Abstract

Background subtraction is a classic video processing task pervading in numerous visual applications such as video surveillance and traffic monitoring. Given the diversity and variability of real application scenes, an ideal background subtraction model should be robust to various scenarios. Even though deep-learning approaches have demonstrated unprecedented improvements, they often fail to generalize to unseen scenarios, thereby less suitable for extensive deployment. In this work, we propose to tackle cross-scene background subtraction via a two-phase framework that includes meta-knowledge learning and domain adaptation. Specifically, as we observe that meta-knowledge (i.e., scene-independent common knowledge) is the cornerstone for generalizing to unseen scenes, we draw on traditional frame differencing algorithms and design a deep difference network (DDN) to encode meta-knowledge especially temporal change knowledge from various cross-scene data (source domain) without intermittent foreground motion pattern. In addition, we explore a self-training domain adaptation strategy based on iterative evolution.
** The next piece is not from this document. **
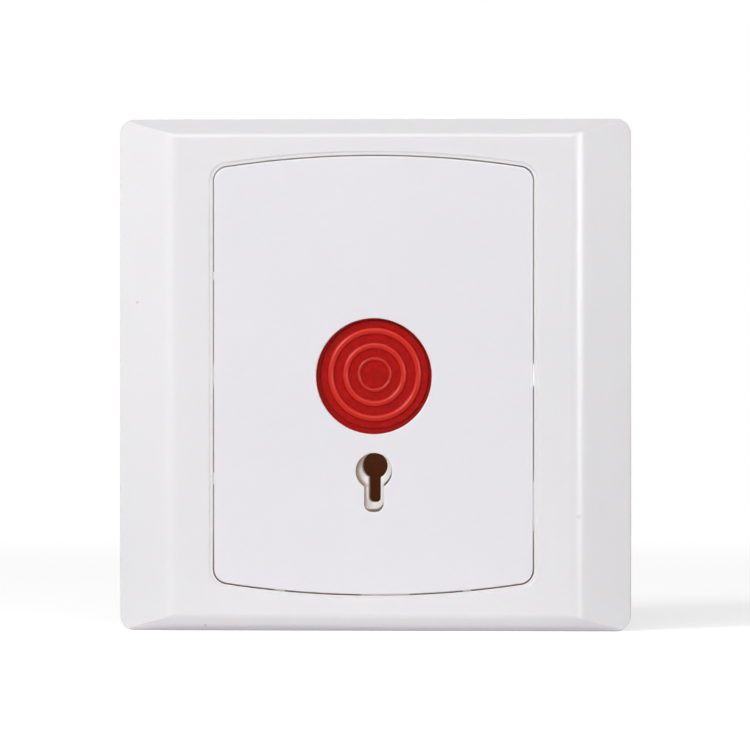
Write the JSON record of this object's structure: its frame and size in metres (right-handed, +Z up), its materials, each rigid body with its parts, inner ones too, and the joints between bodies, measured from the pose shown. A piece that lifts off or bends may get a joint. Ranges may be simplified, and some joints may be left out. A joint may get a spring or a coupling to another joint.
{
  "type": "panic button",
  "caption": "Square wall plate with a recessed red push button that latches when pressed and a keyhole to reset it.",
  "frame": {"origin": "middle of the plane on which the frame's rim lies against the wall", "axes": "+X to the right as seen from the front, +Y into the wall, +Z up; the front faces -Y"},
  "size_m": [0.086, 0.0298, 0.086],
  "materials": {
    "frame_abs": "moulded, satin gloss",
    "panel_abs": "moulded, satin gloss",
    "plate_abs": "moulded, matt",
    "housing_abs": "moulded, matt",
    "button_abs": "moulded, fine grain",
    "slide_acetal": "moulded, waxy",
    "spring_steel": "drawn wire",
    "pin_steel": "turned",
    "switch_steel": "stamped, rolled",
    "switch_phenolic": "moulded, matt",
    "switch_button_plastic": "moulded",
    "tinned_brass": "stamped, tinned",
    "clamp_brass": "folded, nickel worn",
    "solder": "flowed, bright",
    "phenolic_board": "paper phenolic laminate",
    "terminal_nylon": "moulded nylon",
    "zinc_steel": "zinc plated"
  },
  "bodies": {
    "base": {"outer_frame": "frame_abs", "centre_panel": "panel_abs", "mounting_plate": "plate_abs", "mechanism_housing": "housing_abs", "mechanism_cover": "housing_abs", "rear_cover": "housing_abs", "return_spring": "spring_steel", "catch_spring": "spring_steel", "reset_lever_pin": "pin_steel", "micro_switch_lever_pin": "pin_steel", "micro_switch_case": "switch_phenolic", "micro_switch_leads": "tinned_brass", "terminal_pins": "tinned_brass", "terminal_clamps": "clamp_brass", "solder_joints": "solder", "circuit_board": "phenolic_board", "terminal_block": "terminal_nylon", "terminal_screws": "zinc_steel", "catch_spring_screw": "zinc_steel", "board_screws": "zinc_steel", "mechanism_cover_screws": "zinc_steel", "housing_screws": "zinc_steel", "rear_cover_screws": "zinc_steel"},
    "button": {"button_cap": "button_abs", "button_plunger": "slide_acetal", "cap_screw": "zinc_steel"},
    "key_lever": {"reset_lever": "slide_acetal"},
    "switch_arm": {"micro_switch_lever": "switch_steel"},
    "switch_pin": {"micro_switch_plunger": "switch_button_plastic"}
  },
  "joints": [
    {"name": "button_press", "type": "slide", "parent": "base", "child": "button", "axis": [0, 1, 0], "range_m": [0, 0.0035], "stiffness_N_per_m": 1000, "springref_m": -0.002, "deforming": ["return_spring", "catch_spring"]},
    {"name": "reset_lever_turn", "type": "hinge", "parent": "base", "child": "key_lever", "pos_m": [0.01315, 0.0017, -0.01025], "axis": [0, 1, 0], "range_deg": [0, 10], "stiffness_Nm_per_rad": 0.04, "springref_deg": -2.86},
    {"name": "switch_arm_turn", "type": "hinge", "parent": "base", "child": "switch_arm", "pos_m": [-0.0146, 0.00295, 0.017], "axis": [0, 0, 1], "range_deg": [0, 10.2]},
    {"name": "switch_pin_slide", "type": "slide", "parent": "base", "child": "switch_pin", "axis": [0, 1, 0], "range_m": [0, 0.0006]}
  ],
  "couplings": [
    {"joint": "switch_arm_turn", "follows": "button_press", "rad_per_m": 49.971},
    {"joint": "switch_pin_slide", "follows": "button_press", "ratio": 0.1641}
  ]
}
With iteratively updated pseudo-labels, the DDN is continuously fine-tuned and evolves progressively toward unseen scenes (target domain) in an unsupervised fashion. Our framework could be easily deployed on unseen scenes without relying on their annotations. As evidenced by our experiments on the CDnet2014 dataset, it brings a significant improvement to background subtraction. Our method has a favorable processing speed (70 fps) and outperforms the best unsupervised algorithm and top supervised algorithm designed for unseen scenes by 9% and 3%, respectively.